Fuel prices are also a concern for farmers, with diesel prices ranging from $3.83-$4.27 as of mid-day on Thursday, April 26. This increase in prices has changed the way many farmers are prepping their fields.

“I think what we are seeing a change in is in regards to tillage practices. We are going from conventional to minimal and no-till. Also, as we have seen new technology in terms of GPS and precision farming, that has also contributed to lower fuel use. The biggest change is in new equipment, in terms of engines and their fuel efficiency. A lot of technology is being adopted,” said Brunkhorst.

Even with some decreases, farmers are still expected to spend $270 per acre to get crops planted, according to estimates calculated by the University of Nebraska Extension. This will result in a nearly $2.8 billion investment by farmers over the 10.3 million acres of corn that is expected to be planted in Nebraska this year.

“Farmers make this multi-billion dollar investment every spring in the hope of producing more corn per acre, as they strive to get better every year,” said Brunkhorst. “USDA’s planting intention numbers today, if realized; show how farmers respond to market signals with the investment necessary to meet demand.”

Nationally, USDA said farmers intend to plant 95.9 million acres this year, up 4 percent from last year’s 91.9 million acres. If realized it will be the most planted acres in the United States since 1937 when an estimated 97.2 million acres were planted.

The estimate given does not include land costs, labor or equipment. This is just the cost of fertilizer and seed.

“Those are the things farmers buy every year from their cooperative or other companies,” Brunkhorst said. “If you figure a 2.5 multiplier, the full economic impact of planting reaches some $7.0 billion. Yet the economic value of that crop is even greater, when harvested and that corn is converted to meat, milk and eggs, ethanol, distillers grains, bioplastics and more. Corn is the foundation for all of that, so getting the crop in the ground and off to a good start this spring is critical. Then it’s up to the weather through the growing season to harvest.”

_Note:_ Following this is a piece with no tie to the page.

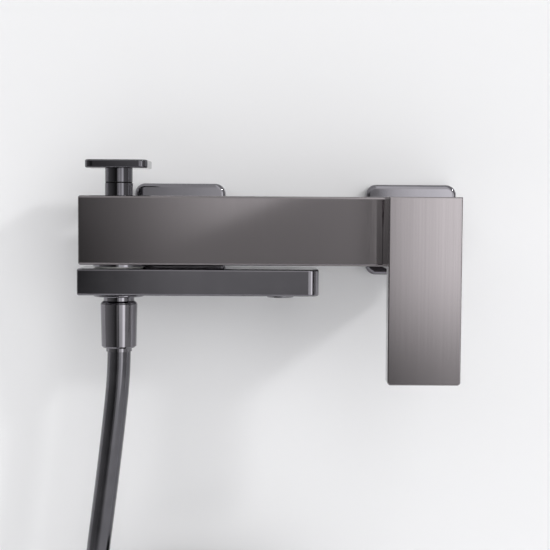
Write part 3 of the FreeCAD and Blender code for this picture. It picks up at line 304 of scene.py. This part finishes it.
CLEAR_SHARE = 0.94                 # of brushed plating that reflects clearly
CLEAR_ROUGHNESS = (0.05, 0.08)
DRAWN_ROUGHNESS = (0.34, 0.42)
DRAWN_OUT = 0.75
STREAK_CONTRAST = (0.25, 0.75)
MOULDING_IOR = 1.5
WEBBING_ROUGHNESS = (0.75, 0.95)
RIB_SCALE = 220.0
RIB_WOBBLE = 1.5
RIB_DETAIL = 2.0


def brushed(name, dark, light):
    """Satin plating: a clear mirror with fine vertical streaks, and a little light drawn sideways."""
    f = Finish(name)
    broad = f.noise(BROAD_STREAKS, 4.0, 0.7)
    fine = f.noise(FINE_STREAKS, 3.0, 0.6)
    colour = f.colours(broad, dark, light, *STREAK_CONTRAST)
    around = f.nodes.new("ShaderNodeTangent")
    around.direction_type = "RADIAL"
    around.axis = "Z"
    f.constant(Metallic=1.0, Anisotropic=DRAWN_OUT)
    f.feed("Tangent", around.outputs["Tangent"])
    f.feed("Base Color", colour)
    f.feed("Roughness", f.spread(fine, *DRAWN_ROUGHNESS))
    clear = f.nodes.new("ShaderNodeBsdfPrincipled")
    clear.inputs["Metallic"].default_value = 1.0
    f.links.new(colour, clear.inputs["Base Color"])
    f.links.new(f.spread(fine, *CLEAR_ROUGHNESS), clear.inputs["Roughness"])
    f.links.new(f.bump(fine, STREAK_DEPTH), clear.inputs["Normal"])
    mix = f.nodes.new("ShaderNodeMixShader")
    mix.inputs["Fac"].default_value = CLEAR_SHARE
    f.links.new(f.shader.outputs["BSDF"], mix.inputs[1])
    f.links.new(clear.outputs["BSDF"], mix.inputs[2])
    f.links.new(mix.outputs["Shader"], f.output.inputs["Surface"])
    return f.material


def polished(name, dark, light, low, high, peel=0.000002):
    """Smooth plating with a faint unevenness, its roughness between low and high."""
    f = Finish(name)
    f.constant(Metallic=1.0)
    soft = f.noise(PLATING_CLOUDS, 4.0)
    grain = f.noise(PLATING_GRAIN)
    f.feed("Base Color", f.colours(soft, dark, light))
    f.feed("Roughness", f.spread(soft, low, high))
    f.feed("Normal", f.bump(grain, peel))
    return f.material


def moulded(name, dark, light, low=0.35, high=0.5, grain_size=2500, depth=0.00001):
    """Plastic, rubber or ceramic with a fine grain, its roughness between low and high."""
    f = Finish(name)
    f.constant(IOR=MOULDING_IOR)
    soft = f.noise(MOULDING_CLOUDS, 3.0)
    grain = f.noise((grain_size,) * 3)
    f.feed("Base Color", f.colours(soft, dark, light))
    f.feed("Roughness", f.spread(grain, low, high))
    f.feed("Normal", f.bump(grain, depth))
    return f.material


def woven(name, dark, light):
    """Nylon webbing: fine ribs with a fuzz over them."""
    f = Finish(name)
    ribs = f.nodes.new("ShaderNodeTexWave")
    ribs.bands_direction = "X"
    ribs.inputs["Scale"].default_value = RIB_SCALE
    ribs.inputs["Distortion"].default_value = RIB_WOBBLE
    ribs.inputs["Detail"].default_value = RIB_DETAIL
    f.links.new(f.place, ribs.inputs["Vector"])
    fuzz = f.noise(WEBBING_FUZZ, 3.0, 0.6)
    f.feed("Base Color", f.colours(fuzz, dark, light))
    f.feed("Roughness", f.spread(fuzz, *WEBBING_ROUGHNESS))
    f.feed("Normal", f.bump(fuzz, FUZZ_DEPTH, f.bump(ribs.outputs["Fac"], RIB_DEPTH)))
    return f.material


FINISHES = {
    "webbing": woven("black_webbing", (0.012, 0.012, 0.013), (0.032, 0.032, 0.034)),
    "gunmetal": polished(
        "plated_gunmetal", (0.178, 0.172, 0.188), (0.200, 0.193, 0.210), 0.05, 0.09,
    ),
    "gunmetal_brushed": brushed(
        "brushed_gunmetal", (0.194, 0.179, 0.185), (0.222, 0.205, 0.212),
    ),
    # a darker copy of the plated gunmetal: painted shade, not a finish of its own
    "gunmetal_painted_shade": polished(
        "plated_gunmetal_painted_shade", (0.083, 0.081, 0.090), (0.10, 0.097, 0.107), 0.05, 0.09,
    ),
    "chromed_brass": polished(
        "chromed_brass", (0.50, 0.50, 0.51), (0.58, 0.58, 0.58), 0.06, 0.12,
    ),
    "raw_brass": polished("raw_brass", (0.62, 0.45, 0.20), (0.72, 0.54, 0.27), 0.25, 0.40),
    "steel": polished("stainless_steel", (0.50, 0.49, 0.48), (0.60, 0.59, 0.58), 0.20, 0.32),
    "hose_metal": polished(
        "hose_sheath", (0.108, 0.106, 0.116), (0.128, 0.125, 0.136), 0.12, 0.17,
    ),
    "black_rubber": moulded(
        "black_rubber", (0.018, 0.018, 0.018), (0.03, 0.03, 0.03), 0.5, 0.7,
    ),
    "black_plastic": moulded("black_plastic", (0.03, 0.03, 0.03), (0.05, 0.05, 0.05)),
    "grey_plastic": moulded("grey_plastic", (0.30, 0.31, 0.33), (0.36, 0.37, 0.39)),
    "white_plastic": moulded("white_plastic", (0.74, 0.74, 0.72), (0.80, 0.80, 0.78)),
    "ceramic": moulded(
        "lapped_ceramic", (0.80, 0.79, 0.76), (0.86, 0.85, 0.82), 0.12, 0.2, 600, 0.000002,
    ),
}
# nodes given the darker gunmetal copy as painted shade: the cartridge's cover and rotor for the shade
# in the crevice beside the handle, the diverter's knob and bonnet because they look darker than the
# rest
PAINTED_SHADE_NODES = ("diverter_knob", "diverter_bonnet", "cartridge_cover", "temperature_rotor")


def dress_nodes():
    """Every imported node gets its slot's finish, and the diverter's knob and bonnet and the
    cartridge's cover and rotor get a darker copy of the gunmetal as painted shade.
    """
    for name, node in NODES.items():
        for slot in node.material_slots:
            finish = slot.material.name
            # painted shade: these nodes get the darker copy of the gunmetal
            if name in PAINTED_SHADE_NODES and finish == "gunmetal":
                finish = "gunmetal_painted_shade"
            slot.material = FINISHES[finish]


# ---------------------------------------------------------------- wiper under the knob, its black also painted shade in the joint

WIPER_RADIUS = 0.00842
WIPER_BORE = 0.0046                # radius of its hole
WIPER_HEIGHT = 0.00028
WIPER_SIDES = 64


def make_wiper_and_shade(material):
    """The thin rubber wiper between the diverter's bonnet and its knob, where the two meet at rest; its
    black also stands as painted shade in the joint.
    """
    low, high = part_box("diverter_bonnet")
    centre_x, centre_y = (low[0] + high[0]) / 2, (low[1] + high[1]) / 2
    bottom, top = high[2], high[2] + WIPER_HEIGHT
    edge = WIPER_HEIGHT / 3
    profile = (
        (WIPER_BORE, bottom), (WIPER_RADIUS - edge, bottom), (WIPER_RADIUS, bottom + edge),
        (WIPER_RADIUS, top - edge), (WIPER_RADIUS - edge, top), (WIPER_BORE, top),
    )
    mesh = bmesh.new()
    rings = []
    for side in range(WIPER_SIDES):
        angle = 2 * math.pi * side / WIPER_SIDES
        rings.append([
            mesh.verts.new((centre_x + r * math.cos(angle), centre_y + r * math.sin(angle), z))
            for r, z in profile
        ])
    join_rows(mesh, rings + rings[:1], smooth=True)
    # the black ring is partly a guessed rubber seal and partly painted shade in the gap between bonnet
    # and knob
    wiper = add_object("knob_wiper_and_shade", mesh, material)
    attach(wiper, "mixer")


# ---------------------------------------------------------------- wall and floor

WALL_GAP = 0.0003
ROOM_HALF_WIDTH = 3.0
ROOM_HEIGHT = 2.4
ROOM_DEPTH = 3.2
FLOOR_LEVEL = -0.80
COVE_RADIUS = 0.25
COVE_STEPS = 12
WALL_TONE = (0.93, 0.93, 0.94)
WALL_ROUGHNESS = 0.75
WALL_SPECULAR = 0.2


def backdrop_material():
    """Pale paint on the room's side, and see-through from behind."""
    f = Finish("pale_paint")
    f.constant(
        Base_Color=(*WALL_TONE, 1.0), Roughness=WALL_ROUGHNESS, Specular_IOR_Level=WALL_SPECULAR,
    )
    f.feed("Normal", f.bump(f.noise(PAINT_GRAIN, 3.0), PAINT_DEPTH))
    clear = f.nodes.new("ShaderNodeBsdfTransparent")
    side = f.nodes.new("ShaderNodeNewGeometry").outputs["Backfacing"]
    mix = f.nodes.new("ShaderNodeMixShader")
    f.links.new(side, mix.inputs["Fac"])
    f.links.new(f.shader.outputs["BSDF"], mix.inputs[1])
    f.links.new(clear.outputs["BSDF"], mix.inputs[2])
    f.links.new(mix.outputs["Shader"], f.output.inputs["Surface"])
    return f.material


def make_backdrop():
    """The wall that carries the mixer runs down into a pale floor through a cove."""
    profile = [(WALL_GAP, ROOM_HEIGHT)]
    for step in range(COVE_STEPS + 1):
        angle = math.pi / 2 * step / COVE_STEPS
        profile.append((
            WALL_GAP - COVE_RADIUS * (1 - math.cos(angle)),
            FLOOR_LEVEL + COVE_RADIUS * (1 - math.sin(angle)),
        ))
    profile.append((-ROOM_DEPTH, FLOOR_LEVEL))
    mesh = bmesh.new()
    rows = [
        [mesh.verts.new((side * ROOM_HALF_WIDTH, y, z)) for side in (-1, 1)]
        for y, z in profile
    ]
    for upper, lower in zip(rows, rows[1:]):
        mesh.faces.new((upper[0], lower[0], lower[1], upper[1])).smooth = True
    add_object("backdrop", mesh, backdrop_material())


# ---------------------------------------------------------------- light

KEY_PLACE = (3.36, -2.56, 2.34)
KEY_TARGET = (0.0, -0.05, 0.0)
KEY_SIZE = 0.42
KEY_POWER = 46.0

# The studio's level by bearing in degrees, 0 straight out from the wall and right positive.
# It is set for what the flat metal fronts mirror to this camera.
ROOM_BELOW = (
    (-90, 0.5), (-12, 0.05), (-3, 0.4), (4, 0.1), (10, 1.1), (28, 1.5),
    (31, 3.0), (43, 3.0), (47, 0.6), (90, 0.5),
)
ROOM_UNDER = (
    (-90, 0.4), (-20, 0.05), (-9, 0.0), (-4, 0.5), (2, 0.5), (4.5, 0.6), (5, 0.0), (5.5, 0.0),
    (5.6, 1.5), (9, 2.9), (10, 1.5), (28, 1.5), (31, 3.0), (43, 3.0), (47, 0.6), (90, 0.4),
)
ROOM_LEFT = ((-90, 0.4), (-20, 0.05), (-9, 0.1), (-6, 0.45), (-2, 1.3), (0.5, 1.5))
ROOM_RIGHT = (
    (-5, 0.45), (3, 0.6), (4.5, 0.7), (5, 0.0), (5.5, 0.0), (5.6, 1.7), (9, 3.1), (10, 1.6),
    (28, 1.5), (31, 3.0), (43, 3.0), (47, 0.6), (90, 0.4),
)
ROOM_ABOVE = ((-90, 0.6), (-30, 0.9), (2, 0.9), (6, 1.7), (20, 1.7), (28, 0.9), (90, 0.3))
ROOM_PEAK = 3.5                    # the world's strength, over which the levels are shares
BELOW_TO_UNDER = (-8.6, -2.2)      # heights in degrees over which one level passes into the next
UNDER_TO_LEFT_RIGHT = (-3.0, 0.5)
LEFT_RIGHT_TO_ABOVE = (3.0, 20.0)
EDGE_SLANT = 2.2                   # the slanted edge's degrees of bearing for each degree of height
EDGE_START = 0.3
EDGE_LEAST = -5.0
EDGE_SOFTNESS = 0.4
MIX_A, MIX_B, MIX_RESULT = 6, 7, 2    # the colour sockets of a Mix node


def make_world():
    """The studio round the mixer: dark to the left, brighter above and to the right."""
    world = bpy.data.worlds.new("studio")
    world.use_nodes = True
    tree = world.node_tree

    def math_node(operation, *values):
        node = tree.nodes.new("ShaderNodeMath")
        node.operation = operation
        for socket, value in zip(node.inputs, values):
            if isinstance(value, (int, float)):
                socket.default_value = value
            else:
                tree.links.new(value, socket)
        return node.outputs["Value"]

    def between(value, low, high):
        """0 below low, 1 above high, and smooth between."""
        node = tree.nodes.new("ShaderNodeMapRange")
        node.interpolation_type = "SMOOTHSTEP"
        node.inputs["From Min"].default_value = low
        node.inputs["From Max"].default_value = high
        tree.links.new(value, node.inputs["Value"])
        return node.outputs["Result"]

    def ramp(stops):
        """The level at this bearing."""
        node = tree.nodes.new("ShaderNodeValToRGB")
        bar = node.color_ramp
        while len(bar.elements) < len(stops):
            bar.elements.new(1.0)
        for element, (degrees, level) in zip(bar.elements, stops):
            element.position = (degrees + 90) / 180
            element.color = (*[level / ROOM_PEAK] * 3, 1.0)
        tree.links.new(along, node.inputs["Fac"])
        return node.outputs["Color"]

    def mixed(share, first, second):
        node = tree.nodes.new("ShaderNodeMix")
        node.data_type = "RGBA"
        tree.links.new(share, node.inputs["Factor"])
        tree.links.new(first, node.inputs[MIX_A])
        tree.links.new(second, node.inputs[MIX_B])
        return node.outputs[MIX_RESULT]

    def in_degrees(value):
        return math_node("MULTIPLY", value, 180 / math.pi)

    ray = tree.nodes.new("ShaderNodeSeparateXYZ")
    tree.links.new(tree.nodes.new("ShaderNodeTexCoord").outputs["Generated"], ray.inputs["Vector"])
    outward = math_node("MULTIPLY", ray.outputs["Y"], -1.0)
    bearing = in_degrees(math_node("ARCTAN2", ray.outputs["X"], outward))
    height = in_degrees(math_node("ARCSINE", ray.outputs["Z"]))
    along = math_node("DIVIDE", math_node("ADD", bearing, 90.0), 180.0)
    slant = math_node("MULTIPLY_ADD", height, EDGE_SLANT, EDGE_START)
    edge = math_node("MAXIMUM", slant, EDGE_LEAST)
    right = between(math_node("SUBTRACT", bearing, edge), -EDGE_SOFTNESS, EDGE_SOFTNESS)
    level = mixed(right, ramp(ROOM_LEFT), ramp(ROOM_RIGHT))
    level = mixed(between(height, *UNDER_TO_LEFT_RIGHT), ramp(ROOM_UNDER), level)
    level = mixed(between(height, *BELOW_TO_UNDER), ramp(ROOM_BELOW), level)
    level = mixed(between(height, *LEFT_RIGHT_TO_ABOVE), level, ramp(ROOM_ABOVE))
    background = tree.nodes["Background"]
    tree.links.new(level, background.inputs["Color"])
    background.inputs["Strength"].default_value = ROOM_PEAK
    bpy.context.scene.world = world


def make_key():
    """The lamp at the upper right that gives the shadows."""
    data = bpy.data.lights.new("key", "AREA")
    data.shape = "RECTANGLE"
    data.size = KEY_SIZE
    data.size_y = KEY_SIZE
    data.energy = KEY_POWER
    key = bpy.data.objects.new("key", data)
    key.location = KEY_PLACE
    towards = Vector(KEY_TARGET) - Vector(KEY_PLACE)
    key.rotation_euler = towards.to_track_quat("-Z", "Y").to_euler()
    key.visible_camera = False
    bpy.context.scene.collection.objects.link(key)


# ---------------------------------------------------------------- everything

make_camera()
make_hose(FINISHES["hose_metal"], make_strap(FINISHES["webbing"]))
dress_nodes()
make_wiper_and_shade(FINISHES["black_rubber"])
make_backdrop()
make_world()
make_key()
bpy.context.scene.view_settings.view_transform = "Standard"

bpy.context.view_layer.update()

Nationally, farmers are estimated to spend $333.8 billion on agricultural production expenses this year, which is a 3.9 percent increase from last year, according to the USDA. The major 2012 crop-related expenses (seeds, fertilizer, pesticides) are projected to increase by about 1 percent.

Net farm income, or the total income from production in a single year (even if the product is not sold), is forecasted to be $91.7 billion in 2012, which is down 6.5 percent or $6.3 billion from last year.

Net cash income, or what is reflected in cash transactions when they take place, is expected to be $96.3 billion, down 11.5 percent or $12.5 billion from last year. However, it would still be above the 10-year average of $80.3 billion.

According to the USDA, “Increases in sales of corn, most other feed grains, and peanuts are predicted to offset declines in wheat, hay, vegetables/melons, and fruits/tree nuts.”

Even though farmers are seeing increased input costs, they are still seeing good prices for their products. “I think we have a positive and great future,” said Brunkhorst.